* start DATASET EXCERPT *

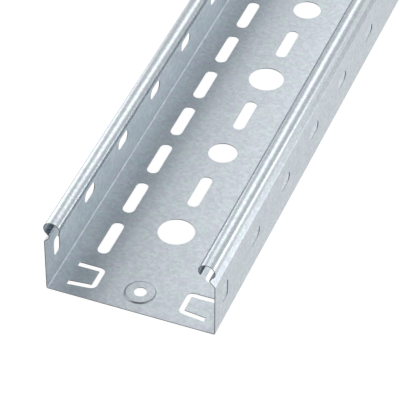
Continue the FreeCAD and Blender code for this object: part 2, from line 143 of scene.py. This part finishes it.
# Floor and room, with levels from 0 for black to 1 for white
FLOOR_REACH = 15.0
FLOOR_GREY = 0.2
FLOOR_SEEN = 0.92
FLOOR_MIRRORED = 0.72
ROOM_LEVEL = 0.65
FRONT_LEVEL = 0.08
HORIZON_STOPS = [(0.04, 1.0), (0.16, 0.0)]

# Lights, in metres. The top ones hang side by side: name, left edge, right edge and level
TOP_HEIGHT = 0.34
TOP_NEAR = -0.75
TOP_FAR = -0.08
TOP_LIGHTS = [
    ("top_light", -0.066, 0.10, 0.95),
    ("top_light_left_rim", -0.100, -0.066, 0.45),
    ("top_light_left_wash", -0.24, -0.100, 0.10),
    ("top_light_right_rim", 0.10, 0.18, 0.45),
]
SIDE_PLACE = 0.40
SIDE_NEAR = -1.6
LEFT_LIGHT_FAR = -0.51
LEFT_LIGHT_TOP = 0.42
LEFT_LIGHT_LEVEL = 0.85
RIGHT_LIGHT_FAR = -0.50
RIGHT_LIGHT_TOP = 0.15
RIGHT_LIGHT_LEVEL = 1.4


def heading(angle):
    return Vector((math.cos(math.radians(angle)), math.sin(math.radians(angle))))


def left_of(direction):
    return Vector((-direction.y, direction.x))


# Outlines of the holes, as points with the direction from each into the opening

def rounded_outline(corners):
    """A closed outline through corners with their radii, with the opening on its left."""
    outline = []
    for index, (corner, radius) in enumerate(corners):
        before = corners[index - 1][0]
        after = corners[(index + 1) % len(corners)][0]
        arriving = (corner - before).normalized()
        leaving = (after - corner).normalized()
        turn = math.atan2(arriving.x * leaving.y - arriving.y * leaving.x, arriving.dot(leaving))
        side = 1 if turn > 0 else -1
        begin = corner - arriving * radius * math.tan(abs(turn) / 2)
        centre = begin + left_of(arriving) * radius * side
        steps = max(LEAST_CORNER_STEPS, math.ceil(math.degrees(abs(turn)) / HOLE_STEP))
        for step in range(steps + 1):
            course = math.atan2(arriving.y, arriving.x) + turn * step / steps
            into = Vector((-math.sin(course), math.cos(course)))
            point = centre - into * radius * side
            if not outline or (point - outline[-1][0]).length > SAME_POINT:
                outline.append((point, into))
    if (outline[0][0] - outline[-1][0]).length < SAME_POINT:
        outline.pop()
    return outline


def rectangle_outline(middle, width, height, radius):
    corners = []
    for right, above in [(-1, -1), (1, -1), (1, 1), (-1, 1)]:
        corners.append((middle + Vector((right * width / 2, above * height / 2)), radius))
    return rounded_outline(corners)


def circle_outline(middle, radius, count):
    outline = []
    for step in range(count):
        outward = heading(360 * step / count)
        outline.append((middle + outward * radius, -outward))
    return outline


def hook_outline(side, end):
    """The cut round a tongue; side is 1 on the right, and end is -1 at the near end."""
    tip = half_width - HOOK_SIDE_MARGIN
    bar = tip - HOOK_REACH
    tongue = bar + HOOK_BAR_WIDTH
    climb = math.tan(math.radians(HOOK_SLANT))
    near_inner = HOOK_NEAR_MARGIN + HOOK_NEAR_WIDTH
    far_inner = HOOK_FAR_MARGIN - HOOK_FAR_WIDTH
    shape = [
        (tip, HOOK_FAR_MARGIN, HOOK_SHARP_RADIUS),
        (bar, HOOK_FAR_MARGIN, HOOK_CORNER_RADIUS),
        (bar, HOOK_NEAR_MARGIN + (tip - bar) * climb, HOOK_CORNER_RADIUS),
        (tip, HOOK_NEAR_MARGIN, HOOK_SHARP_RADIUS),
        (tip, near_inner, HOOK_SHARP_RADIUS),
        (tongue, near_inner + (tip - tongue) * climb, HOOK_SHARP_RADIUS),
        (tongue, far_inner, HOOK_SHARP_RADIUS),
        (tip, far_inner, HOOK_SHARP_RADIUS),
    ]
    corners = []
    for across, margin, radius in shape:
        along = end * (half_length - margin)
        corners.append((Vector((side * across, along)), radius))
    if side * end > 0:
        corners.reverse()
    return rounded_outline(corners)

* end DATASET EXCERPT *

- **REQUIRED WORK**: Only the lines from the start of the data to the line holding "# Outlines of" are wanted; return them exactly, both ends included.

- **ANSWER FOR THE TASK**:
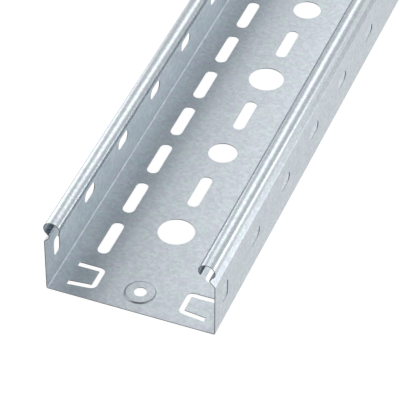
Continue the FreeCAD and Blender code for this object: part 2, from line 143 of scene.py. This part finishes it.
# Floor and room, with levels from 0 for black to 1 for white
FLOOR_REACH = 15.0
FLOOR_GREY = 0.2
FLOOR_SEEN = 0.92
FLOOR_MIRRORED = 0.72
ROOM_LEVEL = 0.65
FRONT_LEVEL = 0.08
HORIZON_STOPS = [(0.04, 1.0), (0.16, 0.0)]

# Lights, in metres. The top ones hang side by side: name, left edge, right edge and level
TOP_HEIGHT = 0.34
TOP_NEAR = -0.75
TOP_FAR = -0.08
TOP_LIGHTS = [
    ("top_light", -0.066, 0.10, 0.95),
    ("top_light_left_rim", -0.100, -0.066, 0.45),
    ("top_light_left_wash", -0.24, -0.100, 0.10),
    ("top_light_right_rim", 0.10, 0.18, 0.45),
]
SIDE_PLACE = 0.40
SIDE_NEAR = -1.6
LEFT_LIGHT_FAR = -0.51
LEFT_LIGHT_TOP = 0.42
LEFT_LIGHT_LEVEL = 0.85
RIGHT_LIGHT_FAR = -0.50
RIGHT_LIGHT_TOP = 0.15
RIGHT_LIGHT_LEVEL = 1.4


def heading(angle):
    return Vector((math.cos(math.radians(angle)), math.sin(math.radians(angle))))


def left_of(direction):
    return Vector((-direction.y, direction.x))


# Outlines of the holes, as points with the direction from each into the opening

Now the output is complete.